Your mental health is just too important to risk on crypto trading. Beware the temptation of making fast money at the expense of your health.

It’s never even been about the money. It’s not just about the hopes that were lost, futures that were ruined, and emotional trauma that lingers. It’s not even really about Sarah’s kids being denied a trip to Disneyland.

So, What Can You Do?

First, understand the game. Crypto is complex, volatile, and unregulated. If you don't understand it, stay away.

Second, diversify your investments. As they advise, never bet the farm on a single investment and certainly not on a farm where the only currency accepted is meme coin.

Third, only invest what you can afford to lose. Think of it as play money, not your life savings.

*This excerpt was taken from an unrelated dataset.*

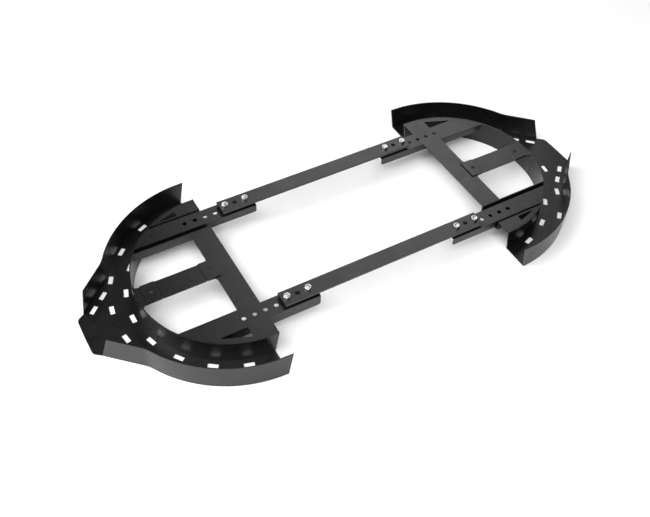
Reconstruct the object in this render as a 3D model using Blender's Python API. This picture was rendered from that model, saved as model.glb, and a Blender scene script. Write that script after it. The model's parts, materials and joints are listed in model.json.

Fourth, seek professional financial advice. The right advisor will give you the confidence that your investment plan is sound. And they’ll customize it to suit your risk tolerance and overall financial objectives.

Finally, be wary of hype. If it seems too good to be true, it is.

This crypto dream has been turning into a nightmare at alarming speed. Don't let it happen to you. Prioritize your safety, protect your bottom line, and take care of your mental health. And perhaps, if all goes well, Sarah will finally be able to take her family to Disneyland. The real magic isn’t in Dogecoin, it’s in the power of sound financial planning and the delight of community celebrations together.